• BACKGROUND
    • The Mental Capacity Act 2005 (MCA) was introduced in 2007 to protect vulnerable individuals who lack capacity to make decisions for themselves and to provide a legal framework for professionals to assess incapacity. The impact of the MCA on clinical practice is not known. This study aims to evaluate how frequently mental capacity is assessed in psychiatric inpatients, whether the criteria for determining capacity set out in the MCA are used in practice, and whether this has increased with the introduction of the MCA.
  • METHOD
    • A retrospective cohort study was carried out using a case register of South East London mental health service users. The Case Register Interactive Search (CRIS) system enabled searching and retrieval of anonymised information on patients admitted to the South London and Maudsley NHS Foundation Trust since 2006. The presence and outcomes of documented mental capacity assessments in psychiatric admissions between May 2006 and February 2010 were identified and demographic information on all admissions was retrieved.
  • RESULTS
    • Capacity assessments were documented in 1,732/17,744 admissions (9.8%).
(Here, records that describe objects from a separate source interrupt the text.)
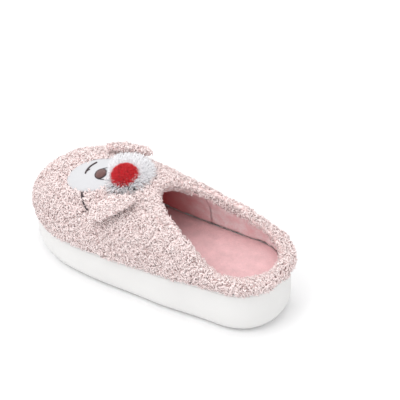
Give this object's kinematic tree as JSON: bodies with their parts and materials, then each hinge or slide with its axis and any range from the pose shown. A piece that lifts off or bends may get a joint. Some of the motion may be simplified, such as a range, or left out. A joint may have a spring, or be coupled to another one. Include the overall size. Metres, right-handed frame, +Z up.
{
  "type": "plush house slipper",
  "caption": "Fluffy closed-toe house slipper with a low heel collar, thick flat-bottomed sole and an embroidered sleepy animal face with floppy ears and a cherry.",
  "frame": {"origin": "on the ground, under the middle of the sole's length and the heel's centre line", "axes": "+Y from heel to toe, +X to the medial side of this left-foot slipper, +Z up"},
  "size_m": [0.1145, 0.272, 0.1101],
  "materials": {
    "white_eva": "smooth matte moulded foam",
    "fibre_board": "matte",
    "footbed_foam": "matte open-cell foam",
    "rose_lining": "short brushed pile",
    "pink_plush": "curly long pile",
    "padding": "matte wadding",
    "white_cloth": "smooth velour",
    "white_pile": "long soft pile",
    "dark_thread": "satin embroidery",
    "brown_thread": "satin embroidery",
    "red_pile": "short dense pile",
    "dark_cord": "waxed cord"
  },
  "bodies": {
    "slipper": {"outsole": "white_eva", "welt_strip": "white_eva", "insole_board": "fibre_board", "footbed_foam": "footbed_foam", "footbed_cover": "rose_lining", "vamp_plush": "pink_plush", "heel_collar_plush": "pink_plush", "vamp_padding": "padding", "heel_collar_padding": "padding", "vamp_lining": "rose_lining", "throat_facing": "pink_plush", "heel_collar_lining": "rose_lining", "face_patch": "white_cloth", "muzzle_fluff": "white_pile", "eye_medial": "dark_thread", "eye_lateral": "dark_thread", "nose": "brown_thread", "mouth_line_medial": "dark_thread", "mouth_line_lateral": "dark_thread", "cherry": "red_pile"},
    "ear_lateral": {"ear_lateral_back": "pink_plush", "ear_lateral_filling": "padding", "ear_lateral_front": "pink_plush"},
    "ear_medial": {"ear_medial_back": "pink_plush", "ear_medial_filling": "padding", "ear_medial_front": "pink_plush"},
    "stem": {"cherry_stem": "dark_cord"}
  },
  "joints": [
    {"name": "ear_lateral_lift", "type": "hinge", "parent": "slipper", "child": "ear_lateral", "pos_m": [-0.02948, 0.01994, 0.08943], "axis": [-0.3832, 0.8803, -0.2797], "range_deg": [0, 70]},
    {"name": "ear_medial_lift", "type": "hinge", "parent": "slipper", "child": "ear_medial", "pos_m": [0.02212, 0.04148, 0.0967], "axis": [0.3966, -0.9162, -0.0569], "range_deg": [0, 70]},
    {"name": "stem_lift", "type": "hinge", "parent": "slipper", "child": "stem", "pos_m": [-0.02265, 0.026, 0.09705], "axis": [-0.8919, -0.212, -0.3995], "range_deg": [0, 80]}
  ]
}
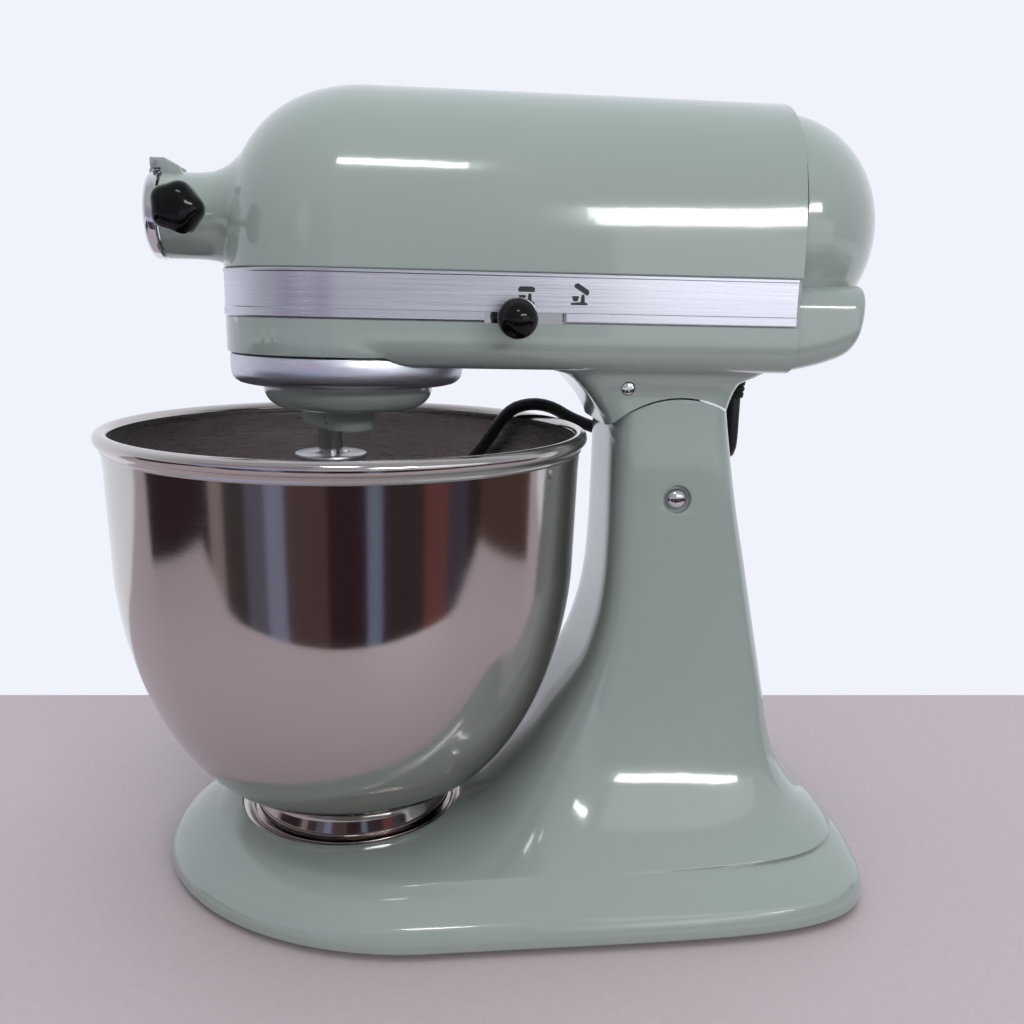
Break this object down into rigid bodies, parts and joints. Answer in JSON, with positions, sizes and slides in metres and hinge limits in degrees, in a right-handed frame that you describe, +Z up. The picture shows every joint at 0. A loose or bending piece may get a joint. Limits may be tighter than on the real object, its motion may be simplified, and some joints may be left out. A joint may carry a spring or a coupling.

There was a significant increase in the frequency of capacity assessments carried out over the study period of 0.3 percentage points per month (95% CI 0.26-0.36, p < 0.00001). In only 14.7% of capacity assessments were the MCA criteria for assessing capacity explicitly used.
  • CONCLUSIONS
    • Over the period of the introduction of the MCA there has been a significant increase in the number of mental capacity assessments carried out on psychiatric inpatients. Although mental health services are considering the issue of capacity more frequently, mental capacity assessments are inconsistently applied and do not make adequate use of MCA criteria.